Supplied data:
....

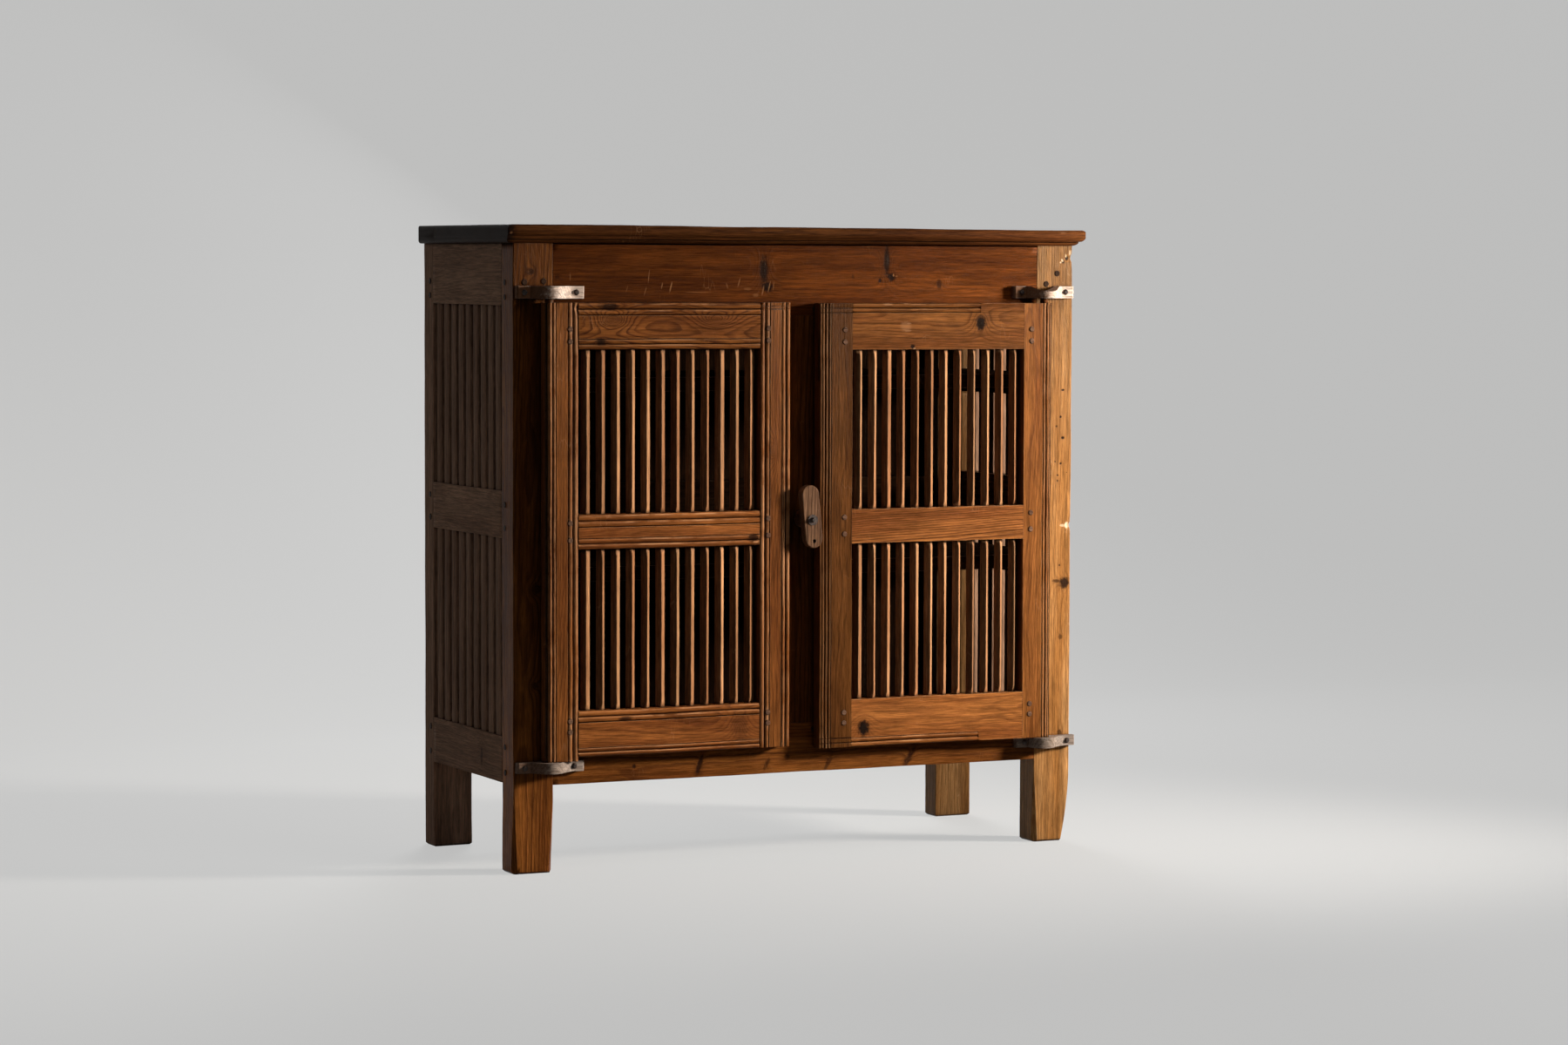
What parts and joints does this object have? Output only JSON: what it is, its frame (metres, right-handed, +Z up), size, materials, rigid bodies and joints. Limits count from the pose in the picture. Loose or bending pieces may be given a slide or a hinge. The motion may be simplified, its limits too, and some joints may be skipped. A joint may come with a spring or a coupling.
{
  "type": "cheese storage cabinet",
  "caption": "Ventilated pine cupboard on four legs with barred swing doors on wooden pivots, slatted sides, shelves and a wooden turn button.",
  "frame": {"origin": "centre of the bounding box at floor level, under the middle of the cabinet", "axes": "+X to the right as one faces the doors, +Y towards the back, +Z up"},
  "size_m": [1.212, 0.52, 1.2],
  "materials": {
    "frame_pine": "old waxed pine, orange brown",
    "door_pine": "old waxed pine, red brown",
    "bar_pine": "old pine, worn pale on the edges",
    "bracket_pine": "pale worn pine",
    "inside_pine": "bare aged pine",
    "iron": "dark forged iron"
  },
  "bodies": {
    "carcass": {"back_boards": "inside_pine", "back_bottom_rail": "inside_pine", "back_left_post": "frame_pine", "back_middle_rail": "inside_pine", "back_right_post": "frame_pine", "back_top_rail": "inside_pine", "board_nails": "iron", "bottom_back_board": "inside_pine", "bottom_bearers": "inside_pine", "bottom_front_board": "inside_pine", "bottom_left_pivot_bracket": "bracket_pine", "bottom_right_pivot_bracket": "bracket_pine", "bracket_nails": "iron", "button_collar": "door_pine", "button_nail": "iron", "button_washer": "iron", "centre_stile": "frame_pine", "frame_pegs": "frame_pine", "front_bottom_rail": "frame_pine", "front_left_post": "frame_pine", "front_right_post": "frame_pine", "front_top_rail": "frame_pine", "left_lower_slats": "frame_pine", "left_side_bottom_rail": "frame_pine", "left_side_middle_rail": "frame_pine", "left_side_top_rail": "frame_pine", "left_upper_slats": "frame_pine", "lower_shelf_back_board": "inside_pine", "lower_shelf_bearers": "inside_pine", "lower_shelf_front_board": "inside_pine", "right_lower_slats": "frame_pine", "right_side_bottom_rail": "frame_pine", "right_side_middle_rail": "frame_pine", "right_side_top_rail": "frame_pine", "right_upper_slats": "frame_pine", "top_back_plank": "frame_pine", "top_front_plank": "frame_pine", "top_left_pivot_bracket": "bracket_pine", "top_right_pivot_bracket": "bracket_pine", "upper_shelf_back_board": "inside_pine", "upper_shelf_bearers": "inside_pine", "upper_shelf_front_board": "inside_pine"},
    "left_door": {"left_door_bottom_rail": "door_pine", "left_door_hinge_stile": "door_pine", "left_door_lower_bars": "bar_pine", "left_door_meeting_stile": "door_pine", "left_door_middle_rail": "door_pine", "left_door_pegs": "door_pine", "left_door_top_rail": "door_pine", "left_door_upper_bars": "bar_pine"},
    "right_door": {"right_door_bottom_rail": "door_pine", "right_door_hinge_stile": "door_pine", "right_door_lower_bars": "bar_pine", "right_door_meeting_stile": "door_pine", "right_door_middle_rail": "door_pine", "right_door_pegs": "door_pine", "right_door_top_rail": "door_pine", "right_door_upper_bars": "bar_pine"},
    "turn_button": {"turn_button": "door_pine"}
  },
  "joints": [
    {"name": "left_door_swing", "type": "hinge", "parent": "carcass", "child": "left_door", "pos_m": [-0.523, -0.221, 0.6], "axis": [0, 0, -1], "range_deg": [0, 175]},
    {"name": "right_door_swing", "type": "hinge", "parent": "carcass", "child": "right_door", "pos_m": [0.516, -0.221, 0.6], "axis": [0, 0, 1], "range_deg": [0, 175]},
    {"name": "turn_button_turn", "type": "hinge", "parent": "carcass", "child": "turn_button", "pos_m": [0.002, -0.2445, 0.649], "axis": [0, -1, 0], "continuous": true}
  ]
}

....

Exercise task:
Write out the data exactly as it stands.

Full response:
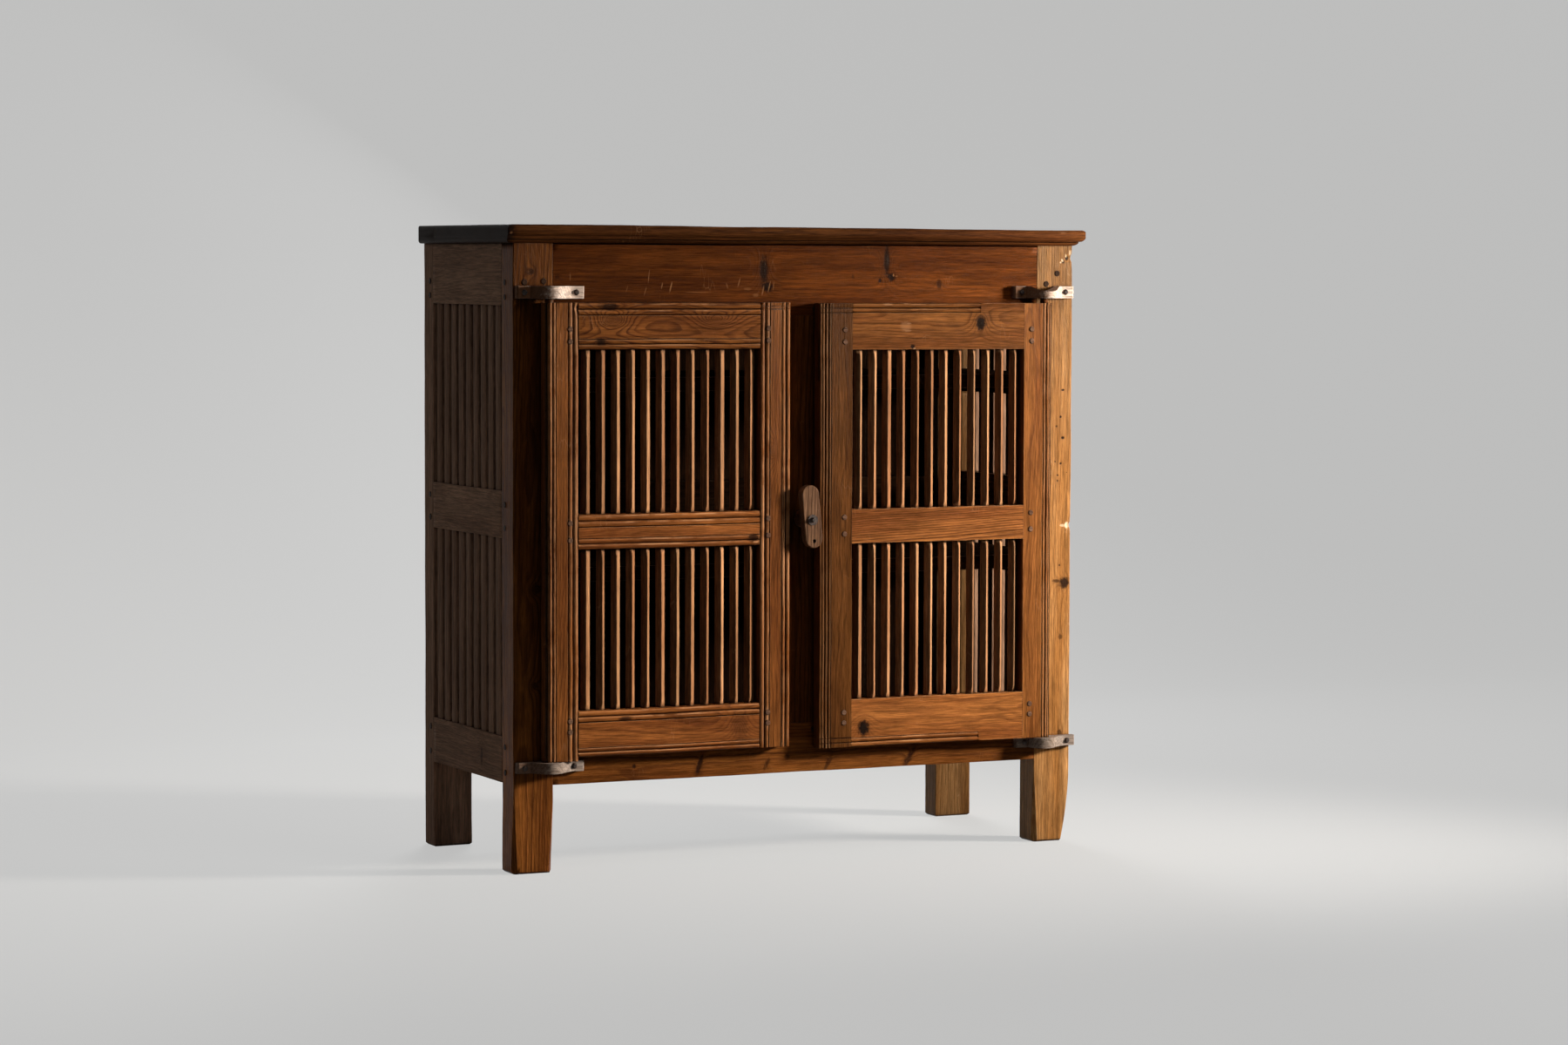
What parts and joints does this object have? Output only JSON: what it is, its frame (metres, right-handed, +Z up), size, materials, rigid bodies and joints. Limits count from the pose in the picture. Loose or bending pieces may be given a slide or a hinge. The motion may be simplified, its limits too, and some joints may be skipped. A joint may come with a spring or a coupling.
{
  "type": "cheese storage cabinet",
  "caption": "Ventilated pine cupboard on four legs with barred swing doors on wooden pivots, slatted sides, shelves and a wooden turn button.",
  "frame": {"origin": "centre of the bounding box at floor level, under the middle of the cabinet", "axes": "+X to the right as one faces the doors, +Y towards the back, +Z up"},
  "size_m": [1.212, 0.52, 1.2],
  "materials": {
    "frame_pine": "old waxed pine, orange brown",
    "door_pine": "old waxed pine, red brown",
    "bar_pine": "old pine, worn pale on the edges",
    "bracket_pine": "pale worn pine",
    "inside_pine": "bare aged pine",
    "iron": "dark forged iron"
  },
  "bodies": {
    "carcass": {"back_boards": "inside_pine", "back_bottom_rail": "inside_pine", "back_left_post": "frame_pine", "back_middle_rail": "inside_pine", "back_right_post": "frame_pine", "back_top_rail": "inside_pine", "board_nails": "iron", "bottom_back_board": "inside_pine", "bottom_bearers": "inside_pine", "bottom_front_board": "inside_pine", "bottom_left_pivot_bracket": "bracket_pine", "bottom_right_pivot_bracket": "bracket_pine", "bracket_nails": "iron", "button_collar": "door_pine", "button_nail": "iron", "button_washer": "iron", "centre_stile": "frame_pine", "frame_pegs": "frame_pine", "front_bottom_rail": "frame_pine", "front_left_post": "frame_pine", "front_right_post": "frame_pine", "front_top_rail": "frame_pine", "left_lower_slats": "frame_pine", "left_side_bottom_rail": "frame_pine", "left_side_middle_rail": "frame_pine", "left_side_top_rail": "frame_pine", "left_upper_slats": "frame_pine", "lower_shelf_back_board": "inside_pine", "lower_shelf_bearers": "inside_pine", "lower_shelf_front_board": "inside_pine", "right_lower_slats": "frame_pine", "right_side_bottom_rail": "frame_pine", "right_side_middle_rail": "frame_pine", "right_side_top_rail": "frame_pine", "right_upper_slats": "frame_pine", "top_back_plank": "frame_pine", "top_front_plank": "frame_pine", "top_left_pivot_bracket": "bracket_pine", "top_right_pivot_bracket": "bracket_pine", "upper_shelf_back_board": "inside_pine", "upper_shelf_bearers": "inside_pine", "upper_shelf_front_board": "inside_pine"},
    "left_door": {"left_door_bottom_rail": "door_pine", "left_door_hinge_stile": "door_pine", "left_door_lower_bars": "bar_pine", "left_door_meeting_stile": "door_pine", "left_door_middle_rail": "door_pine", "left_door_pegs": "door_pine", "left_door_top_rail": "door_pine", "left_door_upper_bars": "bar_pine"},
    "right_door": {"right_door_bottom_rail": "door_pine", "right_door_hinge_stile": "door_pine", "right_door_lower_bars": "bar_pine", "right_door_meeting_stile": "door_pine", "right_door_middle_rail": "door_pine", "right_door_pegs": "door_pine", "right_door_top_rail": "door_pine", "right_door_upper_bars": "bar_pine"},
    "turn_button": {"turn_button": "door_pine"}
  },
  "joints": [
    {"name": "left_door_swing", "type": "hinge", "parent": "carcass", "child": "left_door", "pos_m": [-0.523, -0.221, 0.6], "axis": [0, 0, -1], "range_deg": [0, 175]},
    {"name": "right_door_swing", "type": "hinge", "parent": "carcass", "child": "right_door", "pos_m": [0.516, -0.221, 0.6], "axis": [0, 0, 1], "range_deg": [0, 175]},
    {"name": "turn_button_turn", "type": "hinge", "parent": "carcass", "child": "turn_button", "pos_m": [0.002, -0.2445, 0.649], "axis": [0, -1, 0], "continuous": true}
  ]
}